The cone-shaped kick-up was formed by pushing it up with an iron rod, sometime with a toothed-cogwheel on the end for a broader kick-up.  This tool is called the "molette".  Here's the trace of a toothed molette:
​


----------



## nhpharm (Jan 8, 2016)

That is a neat bottle...the round bottom (with no pontil) is an odd form for Wistarburgh.  Was the bottle found in the US?


----------



## WEB44 (Jan 8, 2016)

*Wistarburgh Glass ID.*

Yes, the bottle was found in Maine app. 12 years ago.

What I first thought was a large bubble on the bottom





Now I believe it is a polished pontil scar that was enclosed in glass by (German connection) the double dipping
of the bottom section. The gl. thickness is double the top part of the main body.
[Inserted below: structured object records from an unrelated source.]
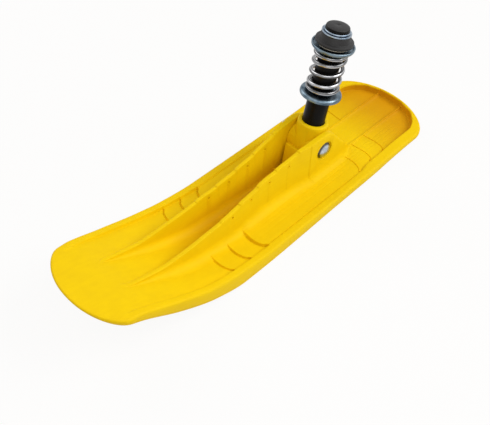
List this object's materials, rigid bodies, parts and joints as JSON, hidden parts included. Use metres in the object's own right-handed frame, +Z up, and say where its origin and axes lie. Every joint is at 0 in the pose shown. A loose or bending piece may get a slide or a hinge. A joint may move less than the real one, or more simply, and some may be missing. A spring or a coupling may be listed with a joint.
{
  "type": "sled steering ski",
  "caption": "Front steering ski of a snow sled: moulded ski with upturned tip, two ribs rising into pivot ears, and a raked steering tube with suspension spring on a knuckle.",
  "frame": {"origin": "on the snow, at the middle of the ski's length and width: the centre of the underside of the whole part's box", "axes": "+X forward towards the upturned tip, +Y to the ski's left, +Z up from the snow"},
  "size_m": [0.483, 0.131, 0.1899],
  "materials": {
    "yellow_plastic": "moulded, satin, fine grain",
    "black_paint": "gloss powder coat on steel",
    "black_plastic": "moulded, matt",
    "nylon": "natural nylon, translucent white",
    "zinc": "bright zinc plating, slightly blue",
    "spring_zinc": "bright plated spring wire"
  },
  "bodies": {
    "ski": {"ski_body": "yellow_plastic", "pivot_bolt": "zinc", "nut_washer": "zinc", "lock_nut": "zinc", "lock_nut_insert": "nylon", "pivot_sleeve": "zinc"},
    "column": {"knuckle": "yellow_plastic", "steering_tube": "black_paint", "lower_snap_ring": "zinc", "spring_seat": "zinc", "spring": "spring_zinc", "top_washer": "zinc", "top_snap_ring": "zinc", "tube_plug": "black_plastic"},
    "spring_cap": {"upper_spring_seat": "zinc", "thrust_washer": "nylon"},
    "head": {"head_bush": "black_plastic"}
  },
  "joints": [
    {"name": "ski_pitch", "type": "hinge", "parent": "ski", "child": "column", "pos_m": [-0.08, 0, 0.0505], "axis": [0, 1, 0], "range_deg": [-30, 4]},
    {"name": "suspension_travel", "type": "slide", "parent": "column", "child": "spring_cap", "axis": [-0.2164, 0, 0.9763], "range_m": [-0.02, 0], "stiffness_N_per_m": 8000, "springref_m": 0.004, "deforming": ["spring"]},
    {"name": "steering", "type": "hinge", "parent": "spring_cap", "child": "head", "pos_m": [-0.10649, 0, 0.17], "axis": [-0.2164, 0, 0.9763], "range_deg": [-45, 45]}
  ]
}
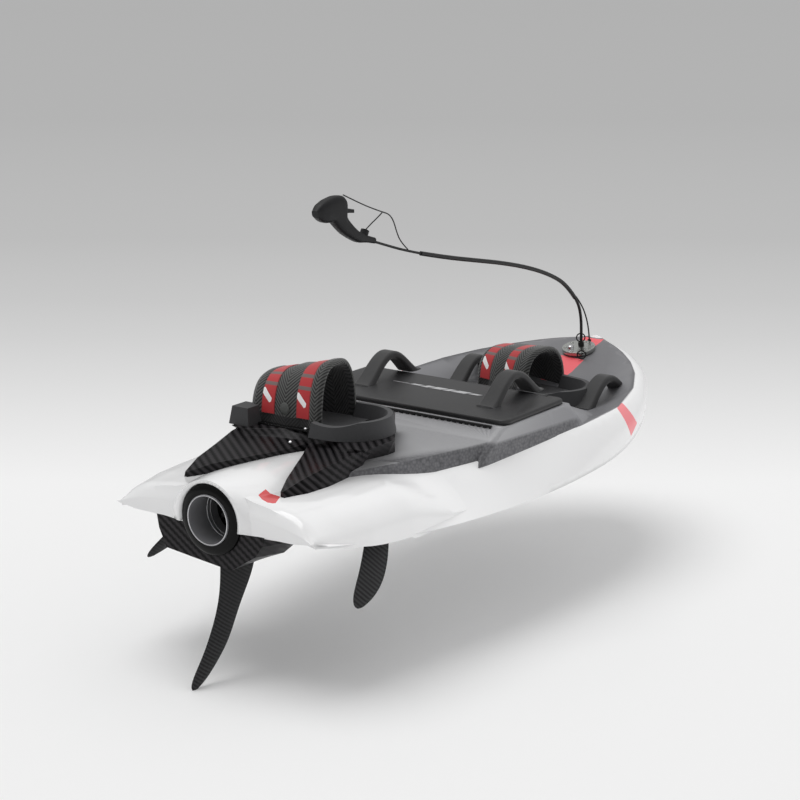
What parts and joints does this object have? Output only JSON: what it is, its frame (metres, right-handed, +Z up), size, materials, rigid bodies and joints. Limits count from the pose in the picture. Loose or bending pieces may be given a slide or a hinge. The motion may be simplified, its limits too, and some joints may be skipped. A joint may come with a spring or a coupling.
{
  "type": "electric jet surfboard",
  "caption": "Ridden board with a battery powered water jet in its tail, foot bindings, fins and a hand control on a standing tether.",
  "frame": {"origin": "centre of the waterplane at rest: on the centreline, about midway along the board, at the water level", "axes": "+X to starboard, +Y to the bow, +Z up"},
  "size_m": [0.733, 1.7204, 1.0207],
  "materials": {
    "black_matte": "matte",
    "steel": "brushed",
    "rubber_black": "matte",
    "deck_grey": "fine texture",
    "carbon": "woven carbon under clear coat",
    "black_gloss": "gloss",
    "pad_foam": "closed cell foam",
    "strap_red": "webbing",
    "strap_fabric": "woven",
    "hull_white": "gloss",
    "impeller_metal": "machined",
    "duct_metal": "dark anodised"
  },
  "bodies": {
    "board": {"bow_plate": "steel", "control_grip": "black_matte", "control_trigger": "black_matte", "cord_eye": "rubber_black", "deck_handle_port": "black_matte", "deck_handle_starboard": "black_matte", "deck_moulding": "deck_grey", "fin_centre": "carbon", "fin_port": "carbon", "fin_starboard": "carbon", "front_binding_plate": "black_gloss", "front_foot_pad": "pad_foam", "front_heel_block": "pad_foam", "front_strap_aft": "strap_red", "front_strap_fore": "strap_red", "front_strap_pad": "strap_fabric", "hull": "hull_white", "intake_grille": "black_matte", "jet_housing": "carbon", "jet_nozzle": "duct_metal", "motor": "duct_metal", "nozzle_ring": "black_gloss", "pump_stator": "duct_metal", "rear_binding_plate": "black_gloss", "rear_foot_pad": "pad_foam", "rear_heel_block": "pad_foam", "rear_strap_aft": "strap_red", "rear_strap_fore": "strap_red", "rear_strap_pad": "strap_fabric", "rear_toe_block": "pad_foam", "second_cord": "rubber_black", "stop_cord": "rubber_black", "stop_knob": "black_matte", "tail_shroud": "carbon", "tether_lower_cord": "rubber_black", "tether_post": "black_matte", "tether_sleeve": "rubber_black", "tether_upper_cord": "rubber_black", "vent_comb": "black_matte", "wrist_lanyard": "rubber_black"},
    "battery": {"battery_case": "black_matte", "battery_lid": "black_matte", "lid_seal": "rubber_black", "lid_handle_port": "black_matte", "lid_handle_starboard": "black_matte"},
    "impeller_rotor": {"impeller": "impeller_metal", "drive_shaft": "steel"}
  },
  "joints": [
    {"name": "battery_lift", "type": "slide", "parent": "board", "child": "battery", "axis": [0, 0, 1], "range_m": [0, 0.24]},
    {"name": "impeller_spin", "type": "hinge", "parent": "board", "child": "impeller_rotor", "pos_m": [0, -0.72, 0.03], "axis": [0, 1, 0], "continuous": true}
  ]
}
There is a thick ripple of gl. that happened during the double dipping as shown below





As I mentioned in my first post, am considering chemical analysis, which would resolve the debate.
The process will cost app. $200. & require a small gl. sample (about the size of a course grain of sand)

Need some informed comments on the chances the bottle is a Wistarburgh non utilitarian piece.


----------



## Harry Pristis (Jan 8, 2016)

WEB44 said:


> Yes, the bottle was found in Maine app. 12 years ago.
> 
> What I first thought was a large bubble on the bottom
> 
> ...



Consider the possibility that you've misinterpreted the features of the glass.  Pontil scars are never as clean as the margins of a glass bubble.  

A pontil scar would have to be annealed - cooled - before it could be ground.  Once annealed, the bottle could not be dipped into molten glass without destruction.  Therefor, the seam you point out on the side of the bottle must be something other than the margin of a 'double-dip.'

You are confused about the German half-post mold technique.  It is at the parison stage that the glass is dipped in molten glass.  Once the bottle is formed, it is not dipped.

A well-formed bottle like this one was probably started in a dip mold, at a minimum.  The seam you see on the side of the bottle is likely to be a mold seam (which is almost inevitable as a consequence of overblow in a dip mold).

The thick glass you point out, as well as the bubble, are common features of hand-blown bottles.


----------



## cowseatmaize (Jan 8, 2016)

All I can say it that if they went to that extent it had a purpose. It may have been a barometer or something that would not have had a wicker or other covering. 
I can't help with anything, especially attributing it a specific glasshouse.


----------



## WEB44 (Jan 8, 2016)

*Wistarburgh Glass ID.*

Thank you Harry, just the informed quality of info. I have been looking for, my early gl. blowing procedures is limited.
Now with no pontil or any trace of a polished pontil & the "snap tools" didn't appear in North America until early 1800's.

IF my bottle is 18th cent., there had to be a way to hold the bottle for finishing, could the bottle have been held on the lower part of the neck?  There is exterior blemishes/scars in that area.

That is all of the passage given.